By the early 1950s, Lee recorded and toured with Stan Kenton, but through the decade he recorded as a leader. In 1961, he teamed up with Elvin Jones and Sonny Dallas to record a series of standards on Motion, followed by duets project utilizing sax and trombone, two saxophones, saxophone and violinist Ray Nance or guitarist Jim Hall..
In 1971 Konitz contributed to the film score for Desperate Characters, performed at the Woodstock Jazz Festival, has performed or recorded with Dave Brubeck, Ornette Coleman, Charles Mingus, Gerry Mulligan, Elvin Jones, Brad Mehldau, Charlie Haden, Grace Kelly, Gary Peacock, Bill Frisell, Joey Baron and Paul Motian, among numerous others.

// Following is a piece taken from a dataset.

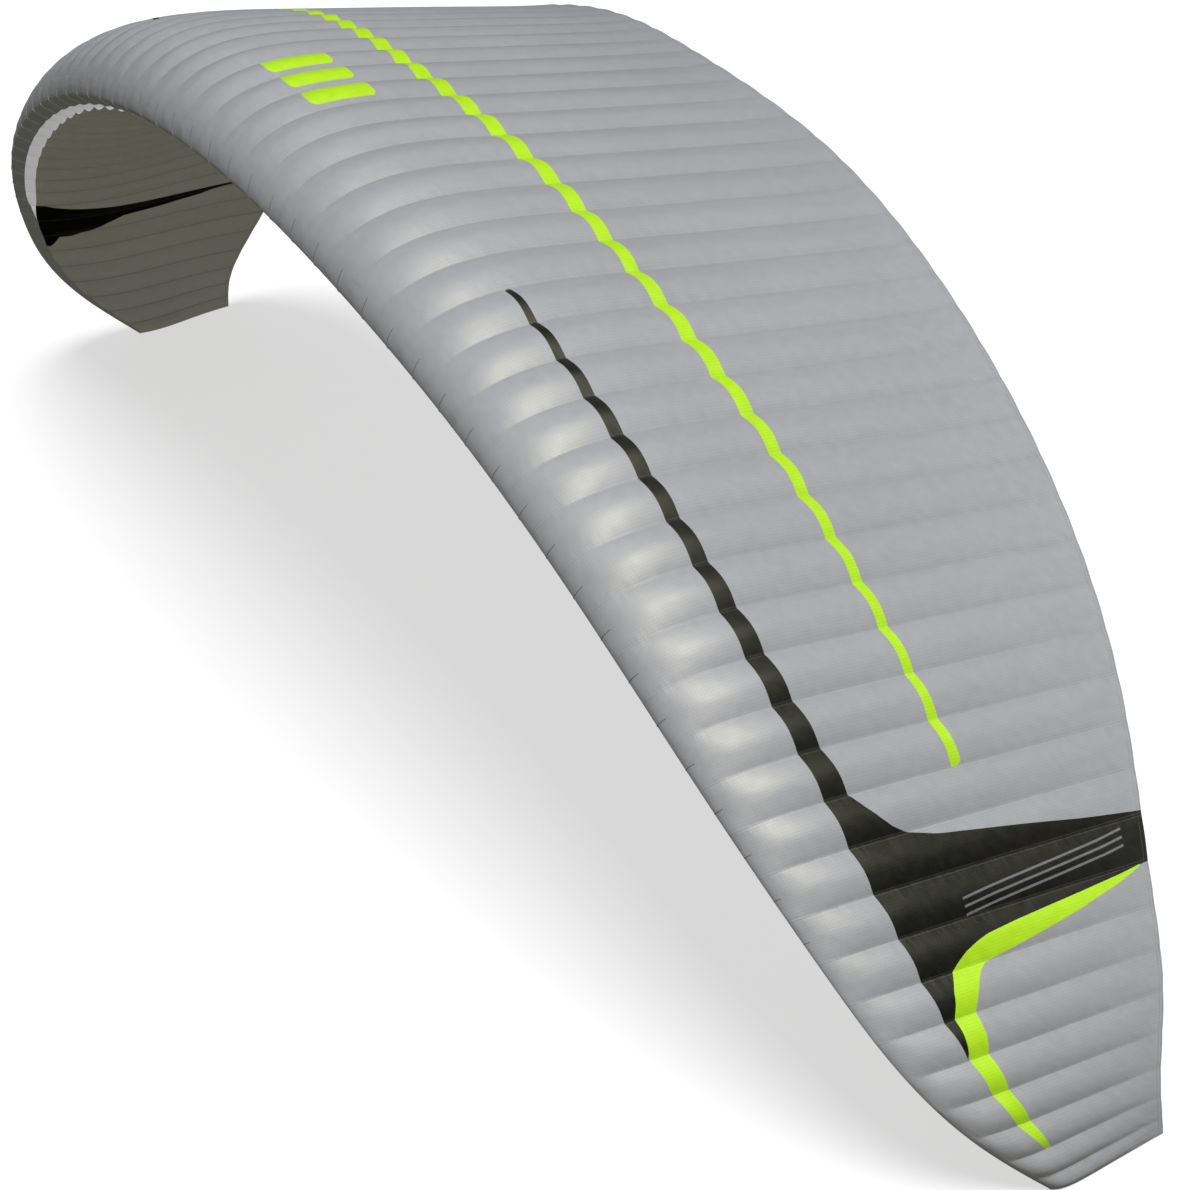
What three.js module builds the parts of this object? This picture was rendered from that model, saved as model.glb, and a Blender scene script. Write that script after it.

In addition to his bebop and cool jazz releases alto saxophonist Lee Konitz has become more experimental as he has grown older, has released a number of free and avant-garde jazz albums , all of which have amassed over some one hundred and twenty to date as a leader. He has recorded some fifty albums as a sideman and continues to perform and tour, often playing alongside many far younger musicians.
Alto saxophonist Lee Konitz died during the COVID-19 pandemic from complications brought on by the disease on April 15, 2020.